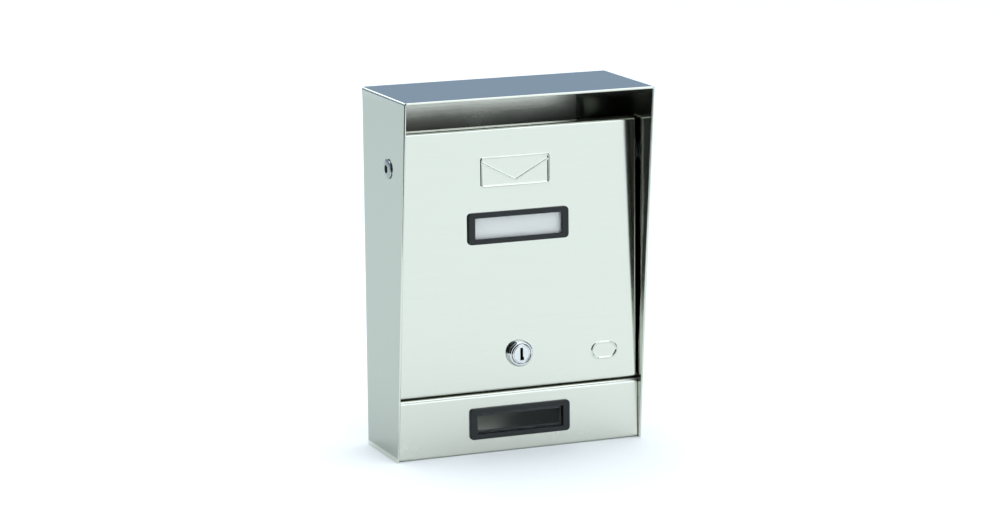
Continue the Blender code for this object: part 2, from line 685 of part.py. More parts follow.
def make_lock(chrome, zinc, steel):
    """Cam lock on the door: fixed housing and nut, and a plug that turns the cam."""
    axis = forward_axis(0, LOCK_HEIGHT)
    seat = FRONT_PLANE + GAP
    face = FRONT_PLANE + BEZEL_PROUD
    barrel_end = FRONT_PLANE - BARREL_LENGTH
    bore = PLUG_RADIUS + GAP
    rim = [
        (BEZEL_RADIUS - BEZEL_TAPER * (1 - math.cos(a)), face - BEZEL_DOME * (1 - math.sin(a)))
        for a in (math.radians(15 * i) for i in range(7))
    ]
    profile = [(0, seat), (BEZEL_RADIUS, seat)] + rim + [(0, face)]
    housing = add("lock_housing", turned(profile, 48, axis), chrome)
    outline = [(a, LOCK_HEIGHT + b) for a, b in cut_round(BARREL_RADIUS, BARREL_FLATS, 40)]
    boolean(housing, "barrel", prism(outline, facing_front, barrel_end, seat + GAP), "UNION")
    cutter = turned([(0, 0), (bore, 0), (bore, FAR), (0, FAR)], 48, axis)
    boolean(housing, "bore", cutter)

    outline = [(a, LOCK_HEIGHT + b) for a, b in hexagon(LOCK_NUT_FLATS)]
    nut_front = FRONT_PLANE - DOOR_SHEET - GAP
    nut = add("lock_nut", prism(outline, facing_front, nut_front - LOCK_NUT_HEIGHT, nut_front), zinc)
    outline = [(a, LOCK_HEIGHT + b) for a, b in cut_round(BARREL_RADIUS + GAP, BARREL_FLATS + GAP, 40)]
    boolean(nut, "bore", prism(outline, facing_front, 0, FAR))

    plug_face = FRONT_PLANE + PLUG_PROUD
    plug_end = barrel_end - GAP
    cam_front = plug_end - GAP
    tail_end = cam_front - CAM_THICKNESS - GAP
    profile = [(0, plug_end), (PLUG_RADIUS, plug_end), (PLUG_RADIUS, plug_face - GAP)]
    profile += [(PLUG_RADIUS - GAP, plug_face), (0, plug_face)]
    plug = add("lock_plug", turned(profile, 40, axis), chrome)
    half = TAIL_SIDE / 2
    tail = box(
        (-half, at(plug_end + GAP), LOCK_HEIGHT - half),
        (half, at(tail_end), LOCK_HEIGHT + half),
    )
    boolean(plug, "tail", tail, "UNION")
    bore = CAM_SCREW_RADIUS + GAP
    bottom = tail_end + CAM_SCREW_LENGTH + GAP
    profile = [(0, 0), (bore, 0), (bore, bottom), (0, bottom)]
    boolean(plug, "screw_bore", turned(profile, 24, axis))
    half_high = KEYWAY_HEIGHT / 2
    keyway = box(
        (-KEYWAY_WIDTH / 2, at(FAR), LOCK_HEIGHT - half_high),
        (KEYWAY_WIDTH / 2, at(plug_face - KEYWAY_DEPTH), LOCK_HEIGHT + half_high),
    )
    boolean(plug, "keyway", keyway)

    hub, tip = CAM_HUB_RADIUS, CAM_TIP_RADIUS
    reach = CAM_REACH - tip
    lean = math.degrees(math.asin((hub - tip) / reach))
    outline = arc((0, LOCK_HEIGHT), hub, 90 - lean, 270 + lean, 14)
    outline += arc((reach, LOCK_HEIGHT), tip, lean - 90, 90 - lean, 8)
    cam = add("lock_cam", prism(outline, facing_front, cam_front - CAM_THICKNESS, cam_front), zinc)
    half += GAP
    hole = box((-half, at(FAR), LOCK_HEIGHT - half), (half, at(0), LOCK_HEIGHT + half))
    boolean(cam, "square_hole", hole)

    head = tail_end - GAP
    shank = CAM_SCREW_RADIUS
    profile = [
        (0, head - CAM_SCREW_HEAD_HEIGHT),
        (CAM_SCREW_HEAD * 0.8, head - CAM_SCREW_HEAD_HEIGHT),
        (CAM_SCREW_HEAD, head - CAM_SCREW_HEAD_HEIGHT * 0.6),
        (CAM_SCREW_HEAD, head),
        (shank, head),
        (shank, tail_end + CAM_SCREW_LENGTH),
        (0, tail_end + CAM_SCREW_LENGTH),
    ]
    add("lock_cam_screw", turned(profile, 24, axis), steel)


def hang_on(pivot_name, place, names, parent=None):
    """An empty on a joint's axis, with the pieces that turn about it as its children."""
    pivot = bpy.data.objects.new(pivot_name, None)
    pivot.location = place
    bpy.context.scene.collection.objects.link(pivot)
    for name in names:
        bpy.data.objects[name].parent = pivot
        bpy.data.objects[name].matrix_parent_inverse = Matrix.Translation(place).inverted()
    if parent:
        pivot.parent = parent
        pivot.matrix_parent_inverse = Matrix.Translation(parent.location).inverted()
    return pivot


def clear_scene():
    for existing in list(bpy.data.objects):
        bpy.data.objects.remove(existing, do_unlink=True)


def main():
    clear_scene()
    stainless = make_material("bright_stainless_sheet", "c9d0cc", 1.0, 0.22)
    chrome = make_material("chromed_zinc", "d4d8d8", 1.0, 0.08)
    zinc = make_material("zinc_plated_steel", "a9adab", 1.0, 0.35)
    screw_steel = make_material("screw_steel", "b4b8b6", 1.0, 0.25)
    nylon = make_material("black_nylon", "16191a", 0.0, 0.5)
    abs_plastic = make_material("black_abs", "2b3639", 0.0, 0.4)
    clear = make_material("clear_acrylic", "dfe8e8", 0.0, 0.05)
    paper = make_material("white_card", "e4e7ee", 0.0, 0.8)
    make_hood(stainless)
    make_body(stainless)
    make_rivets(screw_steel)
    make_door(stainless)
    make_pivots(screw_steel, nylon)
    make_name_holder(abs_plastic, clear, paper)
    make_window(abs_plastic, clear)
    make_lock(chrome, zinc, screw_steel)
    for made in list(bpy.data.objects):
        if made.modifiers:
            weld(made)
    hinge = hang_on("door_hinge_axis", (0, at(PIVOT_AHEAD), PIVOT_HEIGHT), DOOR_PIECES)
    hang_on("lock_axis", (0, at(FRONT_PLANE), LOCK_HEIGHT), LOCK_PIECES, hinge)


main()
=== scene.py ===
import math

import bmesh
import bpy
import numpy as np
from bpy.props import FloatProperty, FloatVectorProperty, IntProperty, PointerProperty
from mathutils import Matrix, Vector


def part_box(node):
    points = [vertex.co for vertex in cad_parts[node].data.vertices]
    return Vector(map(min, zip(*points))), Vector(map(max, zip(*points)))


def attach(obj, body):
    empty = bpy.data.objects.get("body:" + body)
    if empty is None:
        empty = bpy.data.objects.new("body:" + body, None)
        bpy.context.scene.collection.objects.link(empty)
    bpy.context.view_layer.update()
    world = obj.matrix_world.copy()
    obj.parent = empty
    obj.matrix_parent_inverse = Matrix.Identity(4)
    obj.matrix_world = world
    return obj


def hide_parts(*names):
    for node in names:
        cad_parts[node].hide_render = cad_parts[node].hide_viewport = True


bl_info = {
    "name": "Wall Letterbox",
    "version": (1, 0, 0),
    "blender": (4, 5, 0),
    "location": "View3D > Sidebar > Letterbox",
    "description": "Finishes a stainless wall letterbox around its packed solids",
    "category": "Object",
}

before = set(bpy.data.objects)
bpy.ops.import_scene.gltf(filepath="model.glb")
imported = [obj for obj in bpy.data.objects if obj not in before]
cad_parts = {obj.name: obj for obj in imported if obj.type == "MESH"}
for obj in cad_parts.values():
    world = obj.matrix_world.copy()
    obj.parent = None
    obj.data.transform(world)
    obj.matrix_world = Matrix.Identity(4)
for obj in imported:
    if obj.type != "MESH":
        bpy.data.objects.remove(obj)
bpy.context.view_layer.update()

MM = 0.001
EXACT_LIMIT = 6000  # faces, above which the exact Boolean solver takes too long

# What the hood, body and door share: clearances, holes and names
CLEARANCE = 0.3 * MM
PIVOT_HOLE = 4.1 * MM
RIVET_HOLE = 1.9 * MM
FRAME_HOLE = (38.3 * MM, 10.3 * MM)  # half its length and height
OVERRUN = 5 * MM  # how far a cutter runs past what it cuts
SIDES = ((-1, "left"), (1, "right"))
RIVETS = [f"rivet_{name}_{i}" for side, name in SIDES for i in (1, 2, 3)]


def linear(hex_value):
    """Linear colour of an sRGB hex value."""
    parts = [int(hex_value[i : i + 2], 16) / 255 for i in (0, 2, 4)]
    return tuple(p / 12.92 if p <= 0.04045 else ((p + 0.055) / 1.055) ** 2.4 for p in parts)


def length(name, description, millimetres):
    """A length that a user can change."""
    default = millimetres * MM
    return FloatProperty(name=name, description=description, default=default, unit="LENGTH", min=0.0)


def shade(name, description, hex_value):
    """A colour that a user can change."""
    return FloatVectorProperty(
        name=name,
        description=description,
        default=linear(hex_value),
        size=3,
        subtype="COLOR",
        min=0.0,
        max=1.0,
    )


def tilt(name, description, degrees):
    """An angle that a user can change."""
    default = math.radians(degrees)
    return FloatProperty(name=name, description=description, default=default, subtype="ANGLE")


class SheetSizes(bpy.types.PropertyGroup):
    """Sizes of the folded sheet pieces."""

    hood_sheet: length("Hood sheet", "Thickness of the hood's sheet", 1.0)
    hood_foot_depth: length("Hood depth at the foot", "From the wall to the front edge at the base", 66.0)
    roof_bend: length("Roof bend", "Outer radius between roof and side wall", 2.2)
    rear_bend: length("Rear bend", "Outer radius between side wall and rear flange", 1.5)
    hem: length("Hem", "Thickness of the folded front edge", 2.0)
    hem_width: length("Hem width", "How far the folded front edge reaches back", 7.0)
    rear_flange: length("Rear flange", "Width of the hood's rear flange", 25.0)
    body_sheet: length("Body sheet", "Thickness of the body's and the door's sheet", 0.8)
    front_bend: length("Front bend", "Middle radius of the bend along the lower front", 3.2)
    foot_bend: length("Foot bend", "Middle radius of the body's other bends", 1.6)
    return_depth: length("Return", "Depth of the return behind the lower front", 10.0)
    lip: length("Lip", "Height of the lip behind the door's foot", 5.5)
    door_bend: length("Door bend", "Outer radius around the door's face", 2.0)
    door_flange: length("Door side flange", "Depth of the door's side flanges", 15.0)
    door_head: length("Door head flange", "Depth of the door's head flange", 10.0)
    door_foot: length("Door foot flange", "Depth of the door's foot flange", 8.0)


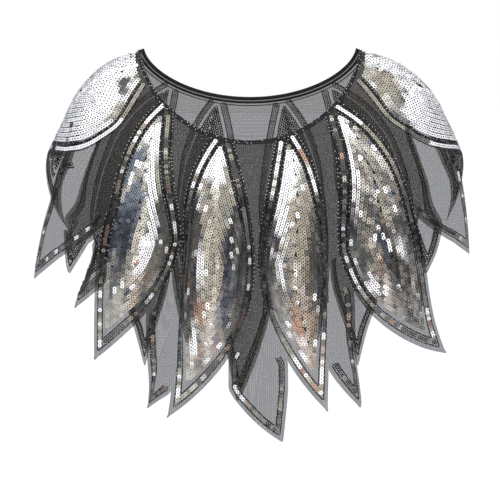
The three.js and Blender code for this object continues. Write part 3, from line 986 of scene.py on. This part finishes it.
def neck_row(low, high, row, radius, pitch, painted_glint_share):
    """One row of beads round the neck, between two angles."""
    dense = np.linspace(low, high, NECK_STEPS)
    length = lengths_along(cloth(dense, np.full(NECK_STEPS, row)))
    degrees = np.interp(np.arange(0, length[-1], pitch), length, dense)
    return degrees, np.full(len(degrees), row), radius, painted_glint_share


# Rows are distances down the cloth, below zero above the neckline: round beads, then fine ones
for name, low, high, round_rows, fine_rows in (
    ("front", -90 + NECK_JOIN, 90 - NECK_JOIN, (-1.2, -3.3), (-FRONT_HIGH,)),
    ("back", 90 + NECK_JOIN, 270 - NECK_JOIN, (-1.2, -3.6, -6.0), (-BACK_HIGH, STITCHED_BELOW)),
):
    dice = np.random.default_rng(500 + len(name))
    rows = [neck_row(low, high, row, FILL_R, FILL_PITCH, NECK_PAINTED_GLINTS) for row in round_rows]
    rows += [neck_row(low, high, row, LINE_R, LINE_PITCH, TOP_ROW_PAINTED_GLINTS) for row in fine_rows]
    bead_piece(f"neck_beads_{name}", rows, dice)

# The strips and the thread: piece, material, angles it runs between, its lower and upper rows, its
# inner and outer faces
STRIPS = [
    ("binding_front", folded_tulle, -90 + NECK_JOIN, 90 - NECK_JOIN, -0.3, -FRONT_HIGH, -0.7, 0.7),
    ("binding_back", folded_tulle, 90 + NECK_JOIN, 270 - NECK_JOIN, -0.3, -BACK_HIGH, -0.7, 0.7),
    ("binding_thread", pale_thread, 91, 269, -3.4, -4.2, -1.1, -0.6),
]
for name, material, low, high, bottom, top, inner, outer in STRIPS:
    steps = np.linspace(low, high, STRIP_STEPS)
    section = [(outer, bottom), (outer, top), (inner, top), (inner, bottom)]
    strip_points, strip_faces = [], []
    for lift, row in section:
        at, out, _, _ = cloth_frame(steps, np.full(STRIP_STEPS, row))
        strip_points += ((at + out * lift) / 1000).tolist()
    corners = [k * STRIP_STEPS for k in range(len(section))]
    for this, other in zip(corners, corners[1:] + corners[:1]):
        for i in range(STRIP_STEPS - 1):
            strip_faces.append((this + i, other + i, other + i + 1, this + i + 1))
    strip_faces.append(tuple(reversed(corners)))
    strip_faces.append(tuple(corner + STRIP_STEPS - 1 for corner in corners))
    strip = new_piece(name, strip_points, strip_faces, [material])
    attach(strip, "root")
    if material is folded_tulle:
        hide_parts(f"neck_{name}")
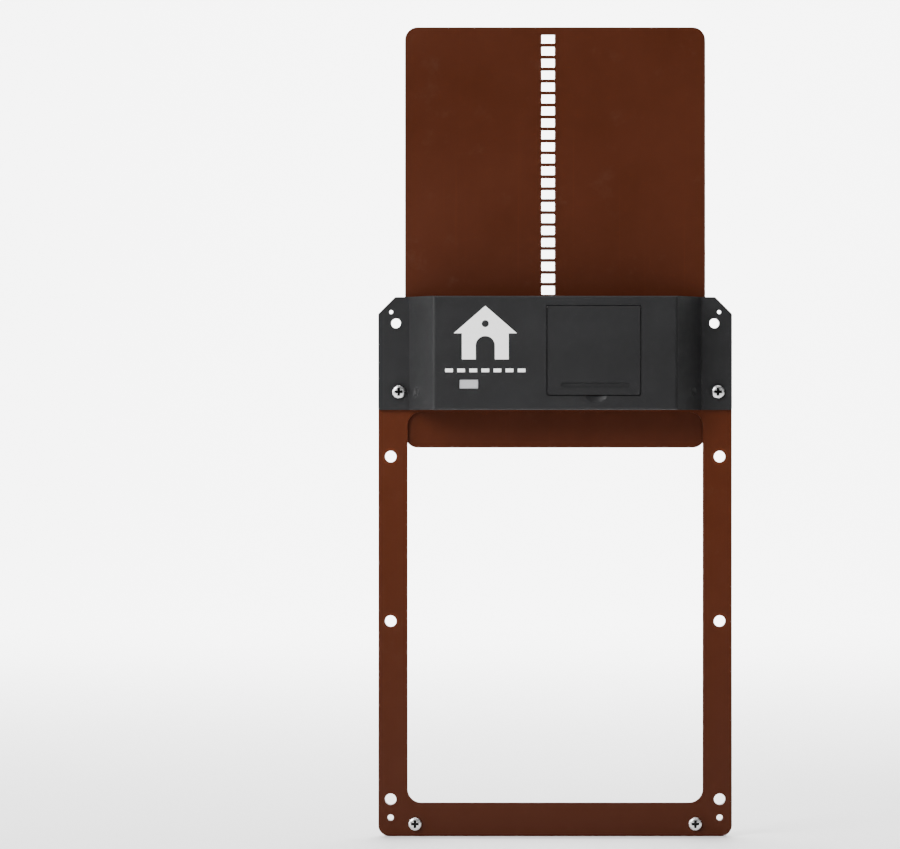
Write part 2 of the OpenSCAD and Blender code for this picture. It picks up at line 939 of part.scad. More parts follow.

::::::::

Instruction:
Reproduce only the lines from the one containing "make_window(abs_plastic, clear)" through the one containing "before = set(bpy.data.objects)", inclusive of both.

Answer:
    make_window(abs_plastic, clear)
    make_lock(chrome, zinc, screw_steel)
    for made in list(bpy.data.objects):
        if made.modifiers:
            weld(made)
    hinge = hang_on("door_hinge_axis", (0, at(PIVOT_AHEAD), PIVOT_HEIGHT), DOOR_PIECES)
    hang_on("lock_axis", (0, at(FRONT_PLANE), LOCK_HEIGHT), LOCK_PIECES, hinge)


main()
=== scene.py ===
import math

import bmesh
import bpy
import numpy as np
from bpy.props import FloatProperty, FloatVectorProperty, IntProperty, PointerProperty
from mathutils import Matrix, Vector


def part_box(node):
    points = [vertex.co for vertex in cad_parts[node].data.vertices]
    return Vector(map(min, zip(*points))), Vector(map(max, zip(*points)))


def attach(obj, body):
    empty = bpy.data.objects.get("body:" + body)
    if empty is None:
        empty = bpy.data.objects.new("body:" + body, None)
        bpy.context.scene.collection.objects.link(empty)
    bpy.context.view_layer.update()
    world = obj.matrix_world.copy()
    obj.parent = empty
    obj.matrix_parent_inverse = Matrix.Identity(4)
    obj.matrix_world = world
    return obj


def hide_parts(*names):
    for node in names:
        cad_parts[node].hide_render = cad_parts[node].hide_viewport = True


bl_info = {
    "name": "Wall Letterbox",
    "version": (1, 0, 0),
    "blender": (4, 5, 0),
    "location": "View3D > Sidebar > Letterbox",
    "description": "Finishes a stainless wall letterbox around its packed solids",
    "category": "Object",
}

before = set(bpy.data.objects)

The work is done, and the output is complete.